The Church of Porto Covo (Igreja de Porto Covo) is Baroque and Neoclassic church in the civil parish, municipality of Sines, in the Atlantic coast of the Portuguese Alentejo. The church's austere lines is a morphological hybridization of the styles employed during the reign of Queen Maria I. In the widespread typology of regional architecture, the Baroque elements are evident in the lintels and trim curves, framed in a composition that is, generally, more rigid then in the gable design.

==History==
Around the end of the 18th century, the church was constructed within the remodelling of the Largo Marquês de Pombal by Joaquim Guilherme d'Oliveira.

==Architecture==
The church is a rare example, important for the group details and composition, including pinnacles and triumphal arch, different from the vernacular characteristics of other temples of the same size in the region.

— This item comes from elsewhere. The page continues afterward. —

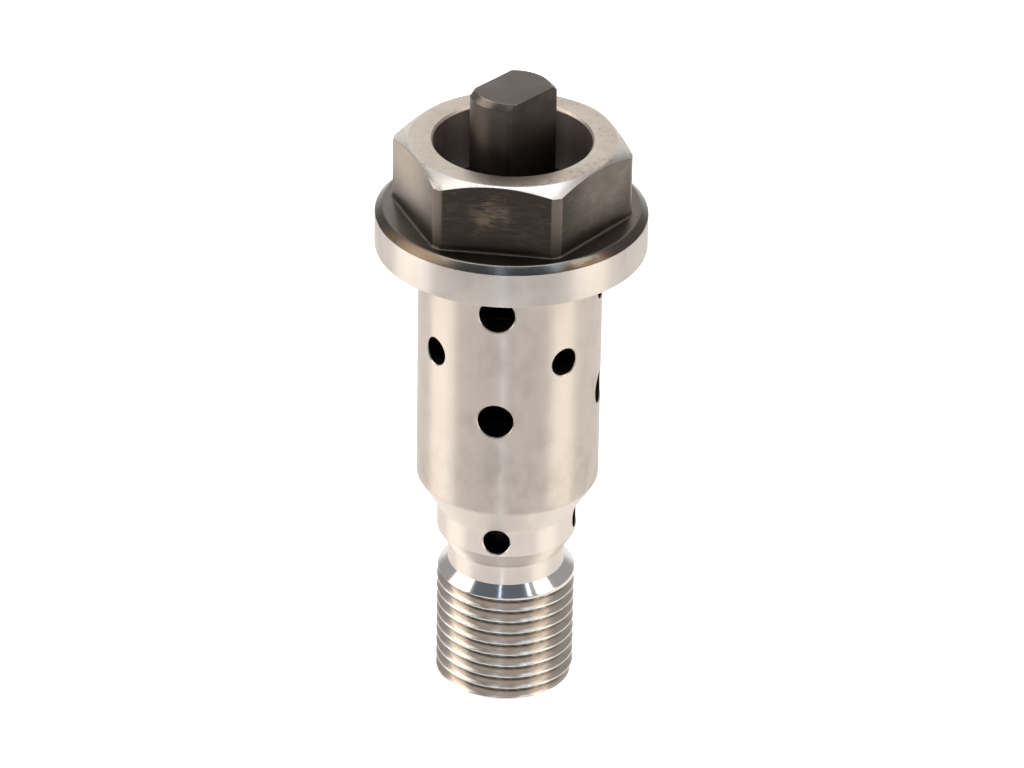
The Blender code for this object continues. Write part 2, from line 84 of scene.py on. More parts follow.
# The lowest and highest corners of each node in the frame.
head_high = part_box("valve_bolt")[1]
spool_low, spool_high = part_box("spool")
sleeve_low, sleeve_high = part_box("control_sleeve")
washer_low, washer_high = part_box("stop_washer")
ring_low, ring_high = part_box("retaining_ring")
seat_low, seat_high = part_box("spring_seat")
return_low, return_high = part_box("return_spring")
cage_low, cage_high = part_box("check_valve_cage")
plate_low, plate_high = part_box("check_valve_seat")
ball_low, ball_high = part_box("check_ball")
check_low, check_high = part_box("check_spring")
frame_low, frame_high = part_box("filter_frame")
mesh_low, mesh_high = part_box("filter_mesh")
pin_low, pin_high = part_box("locating_pin")

# The joint that squeezes each spring, and how far it travels.
joints_of = {
    "return_spring": {"name": "spool_slide", "limit": SPOOL_TRAVEL},
    "check_spring": {"name": "check_ball_slide", "limit": BALL_TRAVEL},
}


# --- Properties ---


def length(name, description, millimetres):
    return FloatProperty(
        name=name, description=description, default=millimetres * MM, unit="LENGTH", precision=5, min=0
    )


def angle(name, description, degrees):
    return FloatProperty(name=name, description=description, default=math.radians(degrees), unit="ROTATION")


def colour(name, description, red, green, blue):
    return FloatVectorProperty(
        name=name, description=description, default=(red, green, blue), subtype="COLOR", min=0, max=1
    )


class ThreadSizes(bpy.types.PropertyGroup):
    radius: length("Thread radius", "Radius over the thread's crests", 8.0)
    pitch: length("Pitch", "Distance from one turn of the thread to the next", 1.5)
    depth: length("Depth", "From a crest to the root of the groove", 0.9)
    start: length("Start height", "Height of one crest on the -Y side", 0.483)
    top: length("Top of the thread", "Height at which the thread's polished bevel starts", 14.1)
    bevel_top: length("Top of the bevel", "Height at which the bevel meets the undercut", 15.2)
    undercut: length("Undercut radius", "Radius of the plain groove above the thread", 6.75)
    end_bevel: length("End bevel", "Width and height of the bevel at the end face", 0.6)
    fade: FloatProperty(name="Groove end", description="Turns after which the groove fades out", default=8.86)
    drill: length("Centre drill radius", "Radius of the centre drilling in the end face", 2.0)
    drill_depth: length("Centre drill depth", "Depth of the centre drilling", 3.2)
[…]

The church is located in the centre of a large square (Largo Marquês de Pombal), aligned with trees and a central garden.
It has a longitudinal plan, formed of a nave and a narrower presbytery, with lateral sacristy and tiled articulated spaces. The principal facade is oriented towards the north, defined by accented corners, a finial gable crowned by a cross (resting on a plinth in masonry) and stone urns on plinths crowning the corners. The church portal is an arched frame, surmounted by a big window with ornate semi-circular frame. The lateral facades are simple with no doorways or windows.

===Interior===
The unique nave is covered in wood with three plans, with a lower footer in blue and white azulejo tile. Within this space, framed by the same portal and window, to the right, is a basin for holy water, while a triumphal arch framed in stonework, with pilasters and single step.

The presbytery is covered with vaulted-ceiling, with cornice, while the main altar is preceded by two steps and framed within a gilded retable. A central rounded niche is flanked by pilasters with volutes and upper architecture in multiple lobes, framed by a medallion with the monogram AM circled by glint and urns. On either side are corbels and false niches gilded and painted. On the left wall is a doorway to the sacristy.

The church is constructed of stone masonry and mortar primarily, plastered and whitewashed, with the portal and secondary elements in stone. In addition, the elements of the church include tile covering of straw, wood-lined ceilings with dome plastered and whitewashed, tiled floors, wooden window frames, gilded altarpiece and polychromatic tiles.